Researchers collaborating among a number of French institutions have developed and validated a novel gene-expression signature that classifies colon cancers into six distinct molecular subtypes with different pathological characteristics and varying prognoses.
If the group can further validate the finding — published in PLOS Medicine this week — the classifier could be useful in predicting which patients are more likely to suffer recurrence after curative surgery for localized cancer and as a tool to inform more personalized treatment.
"The biological relevance of these subtypes is illustrated by significant differences in prognosis [and] this analysis provides possibilities for improving prognostic models and therapeutic strategies," the authors wrote.
According to the study authors, pathological staging is currently the only prognostic tool used in clinical practice to determine which patients should receive adjuvant chemotherapy. And while gene-expression studies have yielded potentially useful signatures before, these have been "poorly reproducible."
The researchers wrote that the new classifier is the first "robust transcriptome-based classification of [colon cancer] that improves current disease stratification based on clinicopathological variables and common DNA markers," like BRAF and KRAS mutations.
The team also compared the new classifier's prognostic ability to both Agendia's Coloprint, and Genomic Health's Oncotype DX Colon Cancer assays, finding that the new classifier added prognostic information that remained significant over the Oncotype DX recurrence score, while a modified version of the Coloprint signature was not prognostic at all in the research cohort.

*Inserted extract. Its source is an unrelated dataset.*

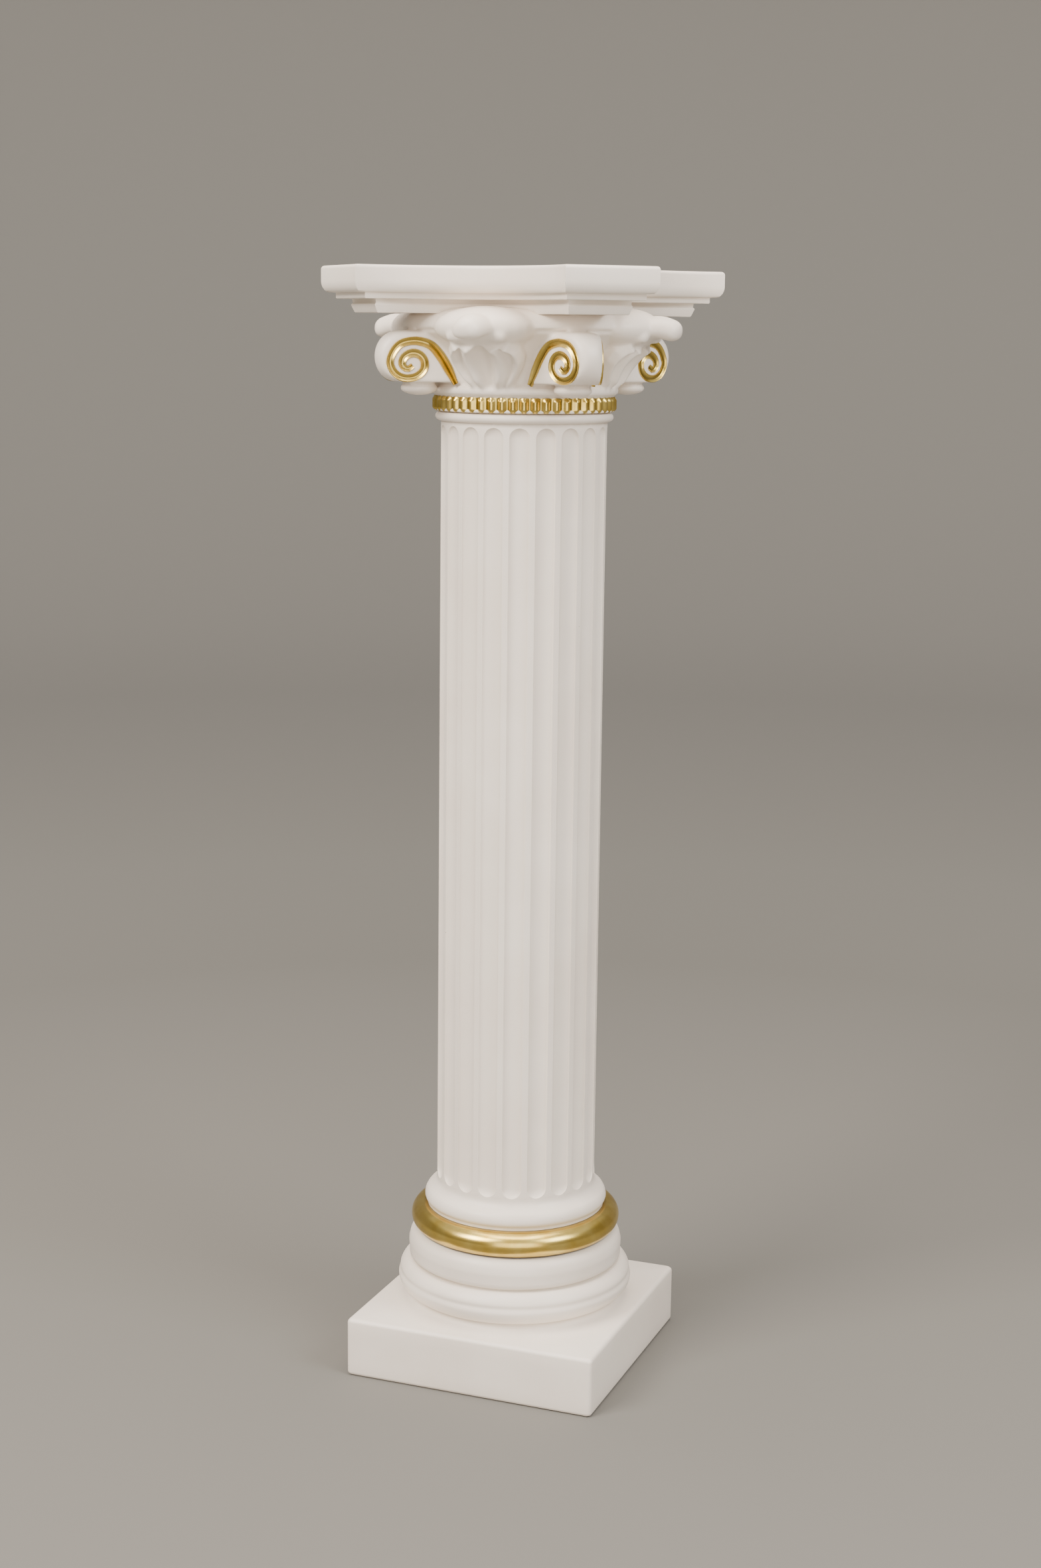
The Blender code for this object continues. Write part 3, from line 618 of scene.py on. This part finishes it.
def add_core(bm):
    """The turned body of the capital: neck ring, bell, lip, groove and cushion."""
    bell_foot = BAND_HEIGHT + NECK_RING_HEIGHT
    lip = bell_foot + BELL_HEIGHT
    cushion_foot = lip + LIP_HEIGHT
    ring_half = NECK_RING_HEIGHT / 2
    rows = [(0, 0)] + [(BAND_RADIUS - inset, z) for inset, z in BAND_PROFILE]
    rows += arc(NECK_RING_RADIUS - ring_half, BAND_HEIGHT + ring_half, ring_half, ring_half, -90, 90, 12)
    heights = [bell_foot + BELL_HEIGHT * k / 24 for k in range(24)]
    rows += [(bell_radius(z), z) for z in heights]
    rows += [(BELL_LIP_RADIUS, lip), (BELL_LIP_RADIUS - LIP_GROOVE, cushion_foot)]
    cushion_swell = CUSHION_RADIUS - CUSHION_TOP_RADIUS
    rows += arc(CUSHION_TOP_RADIUS, cushion_foot, cushion_swell, CUSHION_HEIGHT, 0, 84, 16)
    rows += [(0, rows[-1][1])]
    count = 120

    def place(i, j):
        r, z = rows[j]
        a = 2 * pi * (i % count) / count
        return Vector((r * cos(a), r * sin(a), z))

    bent_grid(bm, count, len(rows) - 1, place)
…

In the study, the authors described the identification of the new subtypes based on genome-wide transcriptome analysis using microarrays, and the refinement and retrospective validation of the classifier, spanning 57 genes, in a discovery cohort of 443 patient samples and a validation cohort of 123 samples.
The group also validated the signature in a second cohort of 906 samples from seven public datasets, the authors wrote.
The researchers distinguished the six subtypes in the new classification scheme based on the predominant biological characteristics of each type— a deficient mismatch repair subtype, a KRAS mutant subtype, a cancer stem cell subtype, and three subtypes characterized by chromosomal instability with differing pathway dysregulation.
Restricting analysis to patients with stage II and III tumors who could most benefit from more reliable prognostic testing, the researchers first looked at prognosis in the discovery set and found that the subtypes differed in prognosis, based on a measure of relapse-free survival, but not significantly so — two of the groups had relatively poorer outcomes compared to the other four.
In the validation set, this prognostic difference was more pronounced, becoming statistically significant. The researchers then combined the two high-risk subtypes (C4 and C6) and four lower-risk subtypes (Subtypes C1,2, 3, and 5) to create a binary classification system. According to the authors, this led to an even stronger association with relapse-free survival in both the discovery and validation sets and in the entire cohort combined.
The binary classification remained an independent prognostic factor in multivariate analysis, and common DNA alterations were added to the group's model, the authors wrote.
The researchers also compared the prognostic ability of the new classifier against two emerging prognostic tools for colon cancer— Agendia's Coloprint, and Genomic Health's Oncotype DX Colon Cancer.
Genomic Health recently published data from the second retrospective validation of its Oncotype DX colon test, showing that the test's recurrence score was the strongest predictor of disease recurrence independent of other factors, such as stage, mismatch repair status, number of nodes examined, tumor grade, and lymphovascular invasion, in a set of 690 samples (PGx Reporter 4/17/2013)
According to the French researchers, two of the six subtypes in their new classifier were independently associated with shorter relapse-free survival, even after adjusting for biological variable like age, sex, and tumor stage, as well as the prognostic classification given by Oncotype DX.
The Oncotype DX score had prognostic value in both the group's discovery and validation cohorts, the authors wrote. However, the score was not prognostic for all the new subtypes. Both the new classifier and Oncotype DX remained independently prognostic, together with TNM staging.
The researchers also tried to measure the new classifier against a recreation of Coloprint, using available probe sets corresponding to 17 of the assay's 18 target genes. According to the authors, this 17-gene expression signature showed no prognostic value in the group's cohort.
According to the French group, their results with the new classifier have some caveats. The researchers did not include tumor grade or number of nodes examined in their multivariate analysis because this information was not available for all samples in the cohort.
The team believes it will be necessary to follow up and confirm the study results with further validation, ideally with large, prospective patient cohorts.